Now, there’s nothing wrong with showing your writing influences – but when you write as a tribe that’s a sign that you think as a tribe, and when you think as a tribe common sense starts to go out the window.

Evidence for this tribal lack of common sense in the feminist community comes from the fact that online feminists seem to have a thing about rape apologism: they don’t like it. Pretty much all of them don’t like it. Gill seems to find this suspicious, and decides “it’s something to do with people moving as a group”. Because obviously, all things being equal, you’d expect some supporters of women’s liberation to be cool with rape apologism, wouldn’t you? Otherwise it’s just weird. Silly, silly online feminists.

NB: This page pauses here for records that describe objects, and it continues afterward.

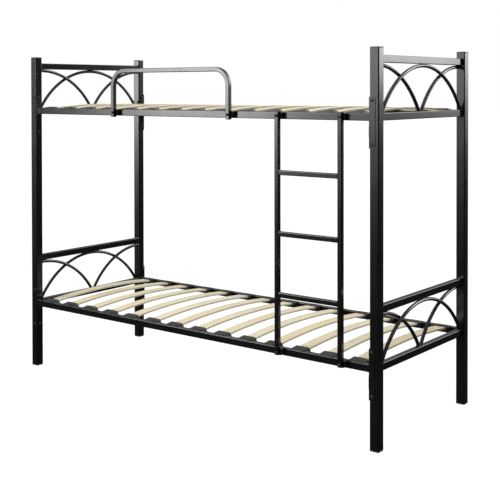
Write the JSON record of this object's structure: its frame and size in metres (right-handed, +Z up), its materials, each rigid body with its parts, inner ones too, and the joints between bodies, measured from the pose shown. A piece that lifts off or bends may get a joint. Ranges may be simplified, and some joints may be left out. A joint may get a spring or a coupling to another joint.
{
  "type": "bunk bed with ladder",
  "caption": "Metal bunk bed: square posts, arched rod ends, sprung plywood slats, a bolted ladder and a hooped guard rail on the upper bed.",
  "frame": {"origin": "middle of the footprint, on the floor", "axes": "+X along the bed towards the ladder end, +Y from the ladder side to the back, +Z up"},
  "size_m": [1.98, 0.852, 1.565],
  "materials": {
    "black_powder_coat": "satin black powder coat",
    "black_fasteners": "black coated steel bolts and nuts",
    "black_plastic": "moulded black plastic",
    "birch_plywood": "pale varnished birch plywood"
  },
  "bodies": {
    "root": {"bracket_bolts": "black_fasteners", "guard_rail": "black_powder_coat", "guard_rail_bolts": "black_fasteners", "guard_rail_nuts": "black_fasteners", "guard_rail_plugs": "black_plastic", "guard_rail_spacers": "black_plastic", "ladder_bolts": "black_fasteners", "ladder_end_plugs": "black_plastic", "ladder_left_stile": "black_powder_coat", "ladder_nuts": "black_fasteners", "ladder_right_stile": "black_powder_coat", "ladder_rung_1": "black_powder_coat", "ladder_rung_2": "black_powder_coat", "ladder_rung_3": "black_powder_coat", "ladder_spacers": "black_plastic", "lower_back_side_rail": "black_powder_coat", "lower_back_slat_holders": "black_plastic", "lower_bracket_back_left": "black_powder_coat", "lower_bracket_back_right": "black_powder_coat", "lower_bracket_front_left": "black_powder_coat", "lower_bracket_front_right": "black_powder_coat", "lower_front_side_rail": "black_powder_coat", "lower_front_slat_holders": "black_plastic", "lower_left_bed_end_rail": "black_powder_coat", "lower_left_full_arch": "black_powder_coat", "lower_left_half_arch_back": "black_powder_coat", "lower_left_half_arch_front": "black_powder_coat", "lower_left_head_rail": "black_powder_coat", "lower_right_bed_end_rail": "black_powder_coat", "lower_right_full_arch": "black_powder_coat", "lower_right_half_arch_back": "black_powder_coat", "lower_right_half_arch_front": "black_powder_coat", "lower_right_head_rail": "black_powder_coat", "lower_slats": "birch_plywood", "post_back_left": "black_powder_coat", "post_back_right": "black_powder_coat", "post_caps": "black_plastic", "post_feet": "black_plastic", "post_front_left": "black_powder_coat", "post_front_right": "black_powder_coat", "upper_back_side_rail": "black_powder_coat", "upper_back_slat_holders": "black_plastic", "upper_bracket_back_left": "black_powder_coat", "upper_bracket_back_right": "black_powder_coat", "upper_bracket_front_left": "black_powder_coat", "upper_bracket_front_right": "black_powder_coat", "upper_front_side_rail": "black_powder_coat", "upper_front_slat_holders": "black_plastic", "upper_left_bed_end_rail": "black_powder_coat", "upper_left_full_arch": "black_powder_coat", "upper_left_half_arch_back": "black_powder_coat", "upper_left_half_arch_front": "black_powder_coat", "upper_left_head_rail": "black_powder_coat", "upper_right_bed_end_rail": "black_powder_coat", "upper_right_full_arch": "black_powder_coat", "upper_right_half_arch_back": "black_powder_coat", "upper_right_half_arch_front": "black_powder_coat", "upper_right_head_rail": "black_powder_coat", "upper_slats": "birch_plywood"}
  },
  "joints": []
}
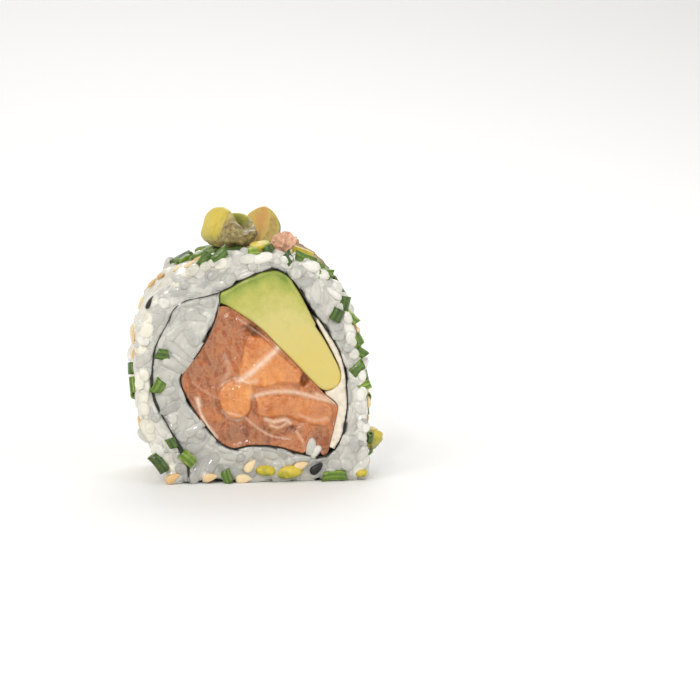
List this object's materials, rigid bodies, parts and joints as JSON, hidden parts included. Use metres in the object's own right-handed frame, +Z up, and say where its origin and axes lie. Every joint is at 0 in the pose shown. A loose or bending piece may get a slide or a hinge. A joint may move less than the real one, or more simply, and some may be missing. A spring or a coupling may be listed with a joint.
{
  "type": "philadelphia roll",
  "caption": "One piece of an inside-out sushi roll with salmon, avocado and cream cheese, topped with pistachios, chives and sesame seeds.",
  "frame": {"origin": "on the flat underside, below the middle of the roll", "axes": "+Z up, Y along the roll with the shown cut face towards -Y, +X to the right of that face"},
  "size_m": [0.0513, 0.0293, 0.0548],
  "materials": {
    "rice": "moist, translucent cooked rice",
    "nori": "damp dark seaweed",
    "salmon": "wet raw salmon with white fat lines",
    "avocado": "smooth, faintly oily avocado, green to yellow",
    "cream_cheese": "soft cream cheese",
    "pistachio": "yellow-green pistachio kernel",
    "pistachio_skin": "papery pink-brown pistachio skin"
  },
  "bodies": {
    "root": {"rice": "rice", "nori": "nori", "salmon": "salmon", "avocado": "avocado", "cream_cheese": "cream_cheese", "pistachio_open": "pistachio", "pistachio_cut": "pistachio", "pistachio_skinned": "pistachio_skin", "pistachio_slice": "pistachio", "pistachio_skin": "pistachio_skin", "pistachio_chip": "pistachio", "pistachio_side": "pistachio"}
  },
  "joints": []
}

I don’t know where to start with all that’s wrong with Gill’s depiction of innocuous “advice” on rape avoidance being cruelly misrepresented as rape apologism. If her point is that saying some things increase your risk of being attacked but not your responsibility for it, then this has been argued in far more sober, nuanced and intelligent ways, for instance here. I still don’t agree with it, and I’ve tried to explain why here (no doubt in a Groupthink-ridden, knee-jerk way, without even knowing it). The point is, whatever you believe, you can discuss these things without being so bloody superior and insulting. Moreover, it’s important to do so. What’s the point of alienating people or shaming them into silence?

Well, anyhow, I just wanted to say that. Because I am frankly surprised at the meanness that lies behind this type of intellectual posturing. And yeah, now I feel worried in case I slip into “babyish” capitals or forget to drop in the odd “sounds sexist at first glance but actually it’s way radical” observation, just to show I’m not one of the crowd. Is that what being clever is meant to feel like? If so, I’d rather be ignorant, honest and free.